Re: C and side-effects

From: George Anzinger (george@pioneer.net)
Date: Fri May 05 2000 - 10:57:55 EST


Anton Altaparmakov wrote:
>
> At 10:50 04/05/2000, George Anzinger wrote:
> > I wrote:
> >
> >c = (c - d)>>n + d;
> >
> >and tested for values of 0 < c < 40, 1 < d < 40 and 0 < n < 80.
> >
> >Turns out that gcc (and the hardware) tend to give unexpected results
> >for n>32. I think the shift is done modulo 32. What does the standard
> >have to say about this?
>
> Aren't you thinking of: c = ((c - d) >> n) + d ? That would evaluate as d-1
> for n > 32 but what you said is actually:
> What you write would evaluate as: c = (c - d) >> (n + d) which obviously
> does something else...

Right! I should have cut the expression from my test program.
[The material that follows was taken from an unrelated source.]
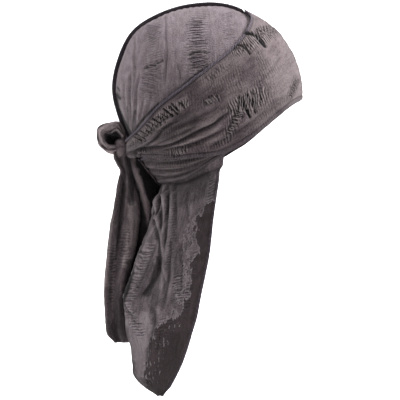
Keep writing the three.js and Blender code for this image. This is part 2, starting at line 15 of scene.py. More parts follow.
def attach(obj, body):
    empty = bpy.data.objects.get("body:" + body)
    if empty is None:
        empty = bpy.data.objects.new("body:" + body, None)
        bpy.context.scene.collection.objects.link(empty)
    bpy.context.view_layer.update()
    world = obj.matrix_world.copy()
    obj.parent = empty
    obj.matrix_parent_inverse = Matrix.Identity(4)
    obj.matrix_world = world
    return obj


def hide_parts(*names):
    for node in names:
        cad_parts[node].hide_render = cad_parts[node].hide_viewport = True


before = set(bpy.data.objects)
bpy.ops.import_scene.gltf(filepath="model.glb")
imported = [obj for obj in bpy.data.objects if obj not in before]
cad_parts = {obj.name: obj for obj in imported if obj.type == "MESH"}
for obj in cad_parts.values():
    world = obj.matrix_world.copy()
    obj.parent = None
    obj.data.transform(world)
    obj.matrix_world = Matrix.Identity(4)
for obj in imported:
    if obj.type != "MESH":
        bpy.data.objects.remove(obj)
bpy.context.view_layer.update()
bpy.ops.object.select_all(action="DESELECT")

MM = 0.001
# What is marked at each point of the cloth: ladders, bare backing, painted deep shade with real open holes,
# hems, and pale places, from washing and from painted highlights
MARKS = ("run", "bare", "deep", "hem", "pale")

# Driving sizes in millimetres, the same as in the part's source
FORM_LENGTH = 186.4
FORM_WIDTH = 152
CROWN_RISE = 86.6
CLOTH_WALL = 1.5
SEAM_FIN_HEIGHT = 4.4
SEAM_FIN_WIDTH = 2.4
KNOT_WIDTH = 22
KNOT_DEPTH = 15.6
KNOT_HEIGHT = 19.6
LOOP_LENGTH = 26
LOOP_HEIGHT = 20.5
LOOP_THICKNESS = 11
LOOP_WIDTH = 18
TIE_END_LENGTH = 206
TIE_END_WIDTH = 31.5
TIE_END_DEPTH = 24
CAPE_LENGTH = 234
CAPE_DEPTH = 80
CAPE_WIDTH = 124
CAPE_FOLD_DEPTH = 8
CAPE_LAP = 15
CAPE_SPRING = 9
PIECE_GAP = 0.35

# Lift of each layer's outer face off the form that the durag is tied on
CROWN_LIFT = 1.5
RIGHT_TIE_LIFT = 3.9
LEFT_TIE_LIFT = 6.3

RIGHT = 1
LEFT = -1

# Side outline of that form, every 20 degrees from the front over the top
OUTLINE_STEP = 20
OUTLINE_REACH = np.array([
    1.0, 0.984, 0.991, 0.983, 0.999, 0.995, 1.016, 1.051, 1.023,
    1.018, 1.003, 1.05, 1.171, 1.373, 1.476, 1.368, 1.18, 1.029,
])

# Lower edge of a crown panel, brow to nape: angle out from the side's middle, and round it
CROWN_EDGE = [
    (86, 353), (66.6, 350.3), (47.9, 334.8), (35.2, 312.9), (30.5, 284),
    (34.9, 270), (44.1, 259.2), (56.1, 250.4), (71.3, 243.3), (87, 240.5),
]
CROWN_BACK_TURN = 239
CROWN_FRONT_TURN = -5
FIN_FRONT_TURN = 69
# The raised seam runs on under the ties almost to the knot, where its dark cloth also stands in for the shade
# above the knot
FIN_BACK_TURN = 216
FIN_RUN_OUT = 4.5

# A tie's two edges, nape to knot: True on the tie's own side, then angle out and angle round
TIE_LOWER_EDGE = [
    (False, 84, 243), (True, 72.8, 246.6), (True, 47.2, 260.7), (True, 32.6, 281.9),
    (True, 37.0, 316), (True, 55, 342.5), (True, 67, 350.5), (True, 79, 353), (True, 90, 354),
    (False, 66.8, 350.1), (False, 55, 341.8), (False, 37.4, 316.6), (False, 31.2, 290.3),
    (False, 33.9, 265.3), (False, 48.3, 243), (False, 67.4, 229.5), (False, 87.5, 219.5),
]
TIE_UPPER_EDGE = [
    (False, 84, 227), (True, 64.1, 230.7), (True, 35.5, 257.1), (True, 25.8, 288.2),
    (True, 30, 325), (True, 44, 3), (True, 60, 33), (True, 76, 51), (True, 90, 67.5),
    (False, 70.8, 61.5), (False, 51.6, 58.6), (False, 30.9, 61.3), (False, 15.3, 80.8),
    (False, 12.8, 169.8), (False, 32, 199.9), (False, 52.8, 210.8), (False, 84, 213.6),
]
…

The
problem I am trying to address is the test/jump around. Given current
machines just how much does a test/jump ( taken if) cost. For example,
the above expression (fixed of course) with the limits on its input:
a. Does nothing if n=0 and
b. Evaluates to d-1 for n>6

Clearly a test for n>6 is worth it to avoid the n>32 issue, but is the
n==0 test worth it, or is it faster to just evaluate the expression?